リファラル採用のための会食費は会社が負担してくれるので、友人・知人を積極的に誘って会社の話をする機会が持ちやすくなっています。さらに、「メルカン」というオウンドメディアを立ち上げ、働く場所としてメルカリの魅力をブランディングし、入社前から社風に共感してもらうことで、リファラル採用のマッチ率を引き上げています。
株式会社ニジボックス
2011年の設立当初から社員が社員を紹介する文化があり、2015年に中途採用を強化する方針へ転換すると同時に、リファラル採用を制度としてスタートしました。社員の認知・協力を得るために、まずは社員紹介プラットフォーム「GLOVER Refer」を導入。
さらに、経営会議や全社総会などで周知したり、個別面談でプラットフォームを使ってもらうように草の根運動を行いました。
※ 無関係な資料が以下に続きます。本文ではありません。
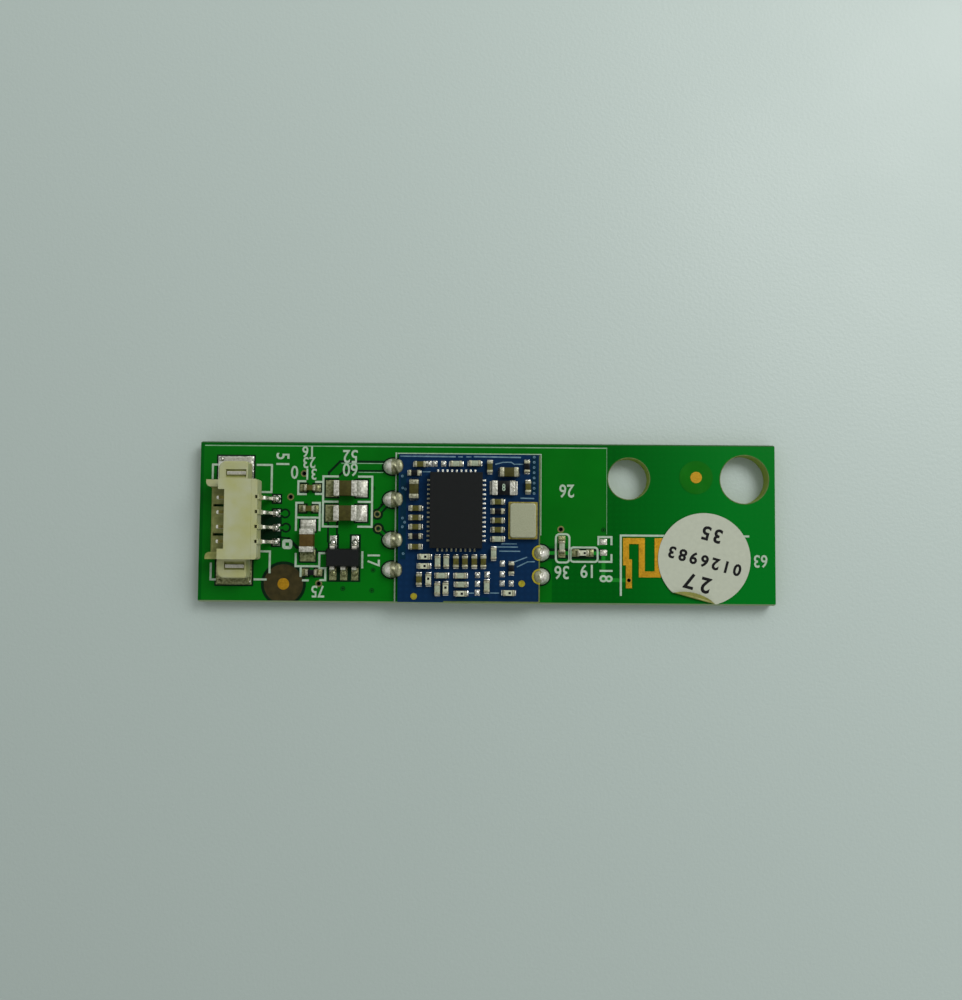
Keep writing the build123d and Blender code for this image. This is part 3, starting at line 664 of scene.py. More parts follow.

その結果、2015年上半期のリファラル採用は、応募した17名のうち6名が入社するという実績を残しました。
リファラル採用は、定着するまでには時間が必要!
リファラル採用は、会社に魅力を感じている社員の協力なくして、成り立ちません。日本には紹介という文化がまだまだ一般的でないだけに、うまくいかない企業も多いといいます。まずは、社員が友人・知人を紹介しやすい制度を準備することが大切です。
リファラル採用は、優秀な人材を採用したい場合の課題である、企業の知名度や採用費用削減だけではなく、企業風土の共感や定着率の上昇といった利点があります。これからの時代は、待ちの採用ではなく、社員の人脈を活かすリファラル採用で、優秀な人材を採用していくことが重要と言えます。